1. Model the C extension right in riscv.md

Currently we rely the GNU as to compress the instruction to C
extension, and actually we can model that in our md file,

Using addsi3 as example (I didn't handle the rv64 case carefully since
it's not matter to demo the idea):

(define_insn "addsi3"
 [(set (match_operand:SI          0 "register_operand" "=r,r,l,r")
       (plus:SI (match_operand:SI 1 "register_operand" " r,0,sp,r")
                (match_operand:SI 2 "arith_operand"    " r,r,sp_imm,I")))]
 ""
"@
 add %0, %1, %2
 c.add %0, %2
 c.addi4spn %0, %2
 addi %0, %1, %2
"
 [(set_attr "type" "arith")
  (set_attr "mode" "SI")])

That could give GCC more knowledge about the C-extension, I've done
that before, but not upstream, and I guess I lost those changes...
The reason why I didn't upstream before is because there seems to be
no code size reduction by this work.
I guess we should have more tweaks to make it more useful, but I never
found enough time to do that.

2. Write peephole2/split pattern.

OK, that's pretty straightforward, just write down what you did in the
combine pass (this patch), and let peephole pass to do that.


(define_peephole2
 [(set (match_operand:SI 0 "register_operand" "")
      (match_operator:SI 1 "any_operator_has_compressed_form"
                          [(match_operand:SI 2 "register_operand" "")
                           (match_operand:SI 3 "register_operand" "")]))
  (set (match_operand:SI 4 "register_operand" "")
       (match_operator:SI 5 "any_binary_operator"
                           [(match_dup 0)
                            (match_operand:SI 6 "arith_operand" "")]))
 "TARGET_RVC && peep2_reg_dead_p (1, operands[2])
  && /* More check*/"
 [(set (match_dup 2) (match_op_dup 1 [(match_dup 2) (match_dup 3)]))
  (set (match_dup 4) (match_op_dup 5 [(match_dup 2) (match_dup 6)]))]
)

3. Implement a RISC-V specific register renaming pass.

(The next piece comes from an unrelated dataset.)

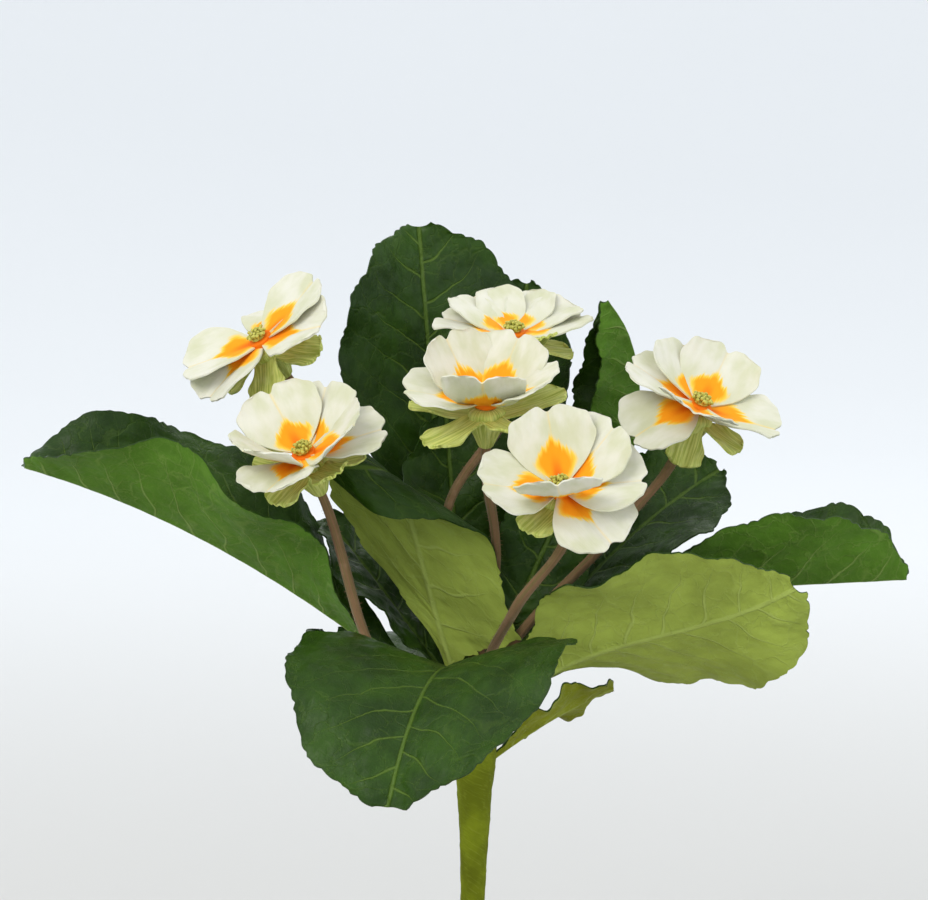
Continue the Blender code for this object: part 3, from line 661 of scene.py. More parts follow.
def add_piece(name, node, points, faces, finishes, marks=None, face_finish=None, sharp=50):
    """A piece that stands for one node of the model."""
    piece = link_mesh(name, points, faces)
    mesh = piece.data
    for mark, values in (marks or {}).items():
        attribute = mesh.attributes.new(mark, "FLOAT_VECTOR", "POINT")
        attribute.data.foreach_set("vector", np.asarray(values, np.float32).ravel())
    for finish in finishes:
        mesh.materials.append(finish)
    if face_finish is not None:
        mesh.polygons.foreach_set("material_index", np.asarray(face_finish, np.int32))
    mesh.shade_smooth()
    mesh.set_sharp_from_angle(angle=math.radians(sharp))
    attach(piece, BODY)
    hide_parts(node)
    return piece


class Builder:
    """Gathers closed shells into one mesh, with a mark for every point."""

    def __init__(self):
        self.points, self.faces, self.marks, self.count = [], [], [], 0

    def add(self, points, faces, marks):
        points = np.asarray(points, float).reshape(-1, 3)
        self.points.append(points)
        self.faces += [tuple(int(i) + self.count for i in face) for face in faces]
        self.marks.append(np.broadcast_to(np.asarray(marks, float), points.shape))
        self.count += len(points)

    def piece(self, name, node, slot, finish, mark=None):
        points, marks = np.vstack(self.points), np.vstack(self.marks)
        return add_piece(name, node, points, self.faces, [finish], {mark: marks} if mark else None)


def smooth(x):
    """Runs from 0 to 1 with no corner at either end."""
    x = np.clip(x, 0.0, 1.0)
    return x * x * (3 - 2 * x)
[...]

Last approach I've done in my previous job, but never contribute back
(and I've no chance to access that now),
It has some code size reduction, but I don't remember the accurate
number of the results,
This approach can give you having better global view of whole register usage,
So I believe this approach can have better results than other approaches.

You can find lots of useful util functions in regrename.cc that could
be used to build a RISC-V specific register renaming pass.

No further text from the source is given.